Because of the extremely weak circumstantial evidence in this case, we simply
cannot say with any degree of confidence that the improperly admitted Rule 404(b) evidence
21
was harmless beyond a reasonable doubt. It has been observed that too often “when a jury
hears evidence that a defendant has committed some bad acts beyond those in the indictment,
the jury dispenses with any notions that the defendant is innocent and reviews the evidence
from the perspective that the defendant is a ‘bad person.’” State v. Willett, 223 W. Va. 394,
400-01, 674 S.E.2d 602, 608-09 (2009) (Ketchum, J., concurring). See also State v. Scott, 206
W. Va. 158, 168, 522 S.E.2d 626, 636 (1999) (Starcher, C.J., dissenting) (“The niceties of a
McGinnis analysis do little to remove the overwhelming prejudicial effect that is heaped upon
a defendant in a criminal case, once a jury learns of the defendant’s previous bad acts.”). We
believe that may have occurred in this case. Therefore, “we remand this matter for retrial.”

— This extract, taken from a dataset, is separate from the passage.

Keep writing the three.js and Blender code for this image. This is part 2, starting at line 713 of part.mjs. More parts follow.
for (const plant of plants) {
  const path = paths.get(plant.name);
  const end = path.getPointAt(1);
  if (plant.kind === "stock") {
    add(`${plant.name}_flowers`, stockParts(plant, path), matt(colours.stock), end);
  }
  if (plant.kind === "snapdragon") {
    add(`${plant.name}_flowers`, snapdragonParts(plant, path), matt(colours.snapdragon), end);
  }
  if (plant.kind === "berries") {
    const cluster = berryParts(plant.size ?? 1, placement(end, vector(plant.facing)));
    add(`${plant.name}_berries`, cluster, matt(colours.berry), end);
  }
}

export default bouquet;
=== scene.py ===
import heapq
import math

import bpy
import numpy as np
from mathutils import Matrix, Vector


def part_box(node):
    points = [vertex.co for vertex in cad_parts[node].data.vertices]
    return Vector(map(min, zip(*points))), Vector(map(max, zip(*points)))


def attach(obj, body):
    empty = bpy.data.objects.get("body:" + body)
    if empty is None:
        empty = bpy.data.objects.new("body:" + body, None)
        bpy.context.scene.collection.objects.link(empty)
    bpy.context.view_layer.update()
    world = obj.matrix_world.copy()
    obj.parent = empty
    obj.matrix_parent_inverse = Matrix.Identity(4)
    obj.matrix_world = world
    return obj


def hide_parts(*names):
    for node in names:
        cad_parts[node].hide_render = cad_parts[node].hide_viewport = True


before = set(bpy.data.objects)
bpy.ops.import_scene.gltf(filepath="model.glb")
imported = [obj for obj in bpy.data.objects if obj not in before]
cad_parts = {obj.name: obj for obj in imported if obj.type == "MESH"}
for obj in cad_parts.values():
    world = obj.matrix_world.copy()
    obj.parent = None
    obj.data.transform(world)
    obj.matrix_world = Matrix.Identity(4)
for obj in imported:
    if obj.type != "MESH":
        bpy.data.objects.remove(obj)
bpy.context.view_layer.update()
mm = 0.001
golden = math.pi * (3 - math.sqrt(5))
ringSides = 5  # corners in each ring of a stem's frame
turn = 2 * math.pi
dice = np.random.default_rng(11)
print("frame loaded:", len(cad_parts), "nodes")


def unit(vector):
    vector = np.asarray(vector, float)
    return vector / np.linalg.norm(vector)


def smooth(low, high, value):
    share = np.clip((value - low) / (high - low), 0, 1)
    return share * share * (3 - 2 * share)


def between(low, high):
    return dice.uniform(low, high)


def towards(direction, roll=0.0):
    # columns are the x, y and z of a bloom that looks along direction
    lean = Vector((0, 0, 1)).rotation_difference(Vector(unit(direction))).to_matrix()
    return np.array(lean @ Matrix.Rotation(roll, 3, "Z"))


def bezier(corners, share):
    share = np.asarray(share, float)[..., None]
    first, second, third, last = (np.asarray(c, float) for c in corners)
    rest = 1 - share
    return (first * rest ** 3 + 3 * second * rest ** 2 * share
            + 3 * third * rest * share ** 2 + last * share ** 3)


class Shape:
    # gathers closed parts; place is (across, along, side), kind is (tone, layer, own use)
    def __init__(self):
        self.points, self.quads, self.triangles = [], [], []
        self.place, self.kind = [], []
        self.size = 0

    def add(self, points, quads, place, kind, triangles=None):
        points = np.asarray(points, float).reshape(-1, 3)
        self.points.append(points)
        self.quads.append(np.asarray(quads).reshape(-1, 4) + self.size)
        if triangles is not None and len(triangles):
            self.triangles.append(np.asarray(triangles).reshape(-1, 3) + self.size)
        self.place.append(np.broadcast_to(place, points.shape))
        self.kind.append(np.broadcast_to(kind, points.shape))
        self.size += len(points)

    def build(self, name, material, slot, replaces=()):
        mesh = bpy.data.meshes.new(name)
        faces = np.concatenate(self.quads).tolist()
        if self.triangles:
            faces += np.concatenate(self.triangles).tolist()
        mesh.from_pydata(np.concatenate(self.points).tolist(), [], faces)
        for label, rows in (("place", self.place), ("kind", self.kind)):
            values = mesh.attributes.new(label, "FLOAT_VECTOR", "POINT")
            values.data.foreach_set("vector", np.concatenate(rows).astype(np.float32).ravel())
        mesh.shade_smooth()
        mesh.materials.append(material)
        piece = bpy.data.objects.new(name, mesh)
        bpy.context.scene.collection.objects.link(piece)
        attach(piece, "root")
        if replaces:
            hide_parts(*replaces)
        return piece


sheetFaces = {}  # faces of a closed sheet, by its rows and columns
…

State v. Ricketts, 219 W. Va. 97, 102, 632 S.E.2d 37, 42 (2006) (citation omitted).21
IV.
CONCLUSION
Mr. Baker’s convictions and sentences for robbery in the second degree and
attempted robbery in the second degree are reversed. This case is remanded for a new trial
consistent with this opinion.
Reversed and Remanded.
21
Insofar as we are reversing this case and remanding for a new trial, we need
not address Mr. Baker’s assignment of error involving the recidivist charge.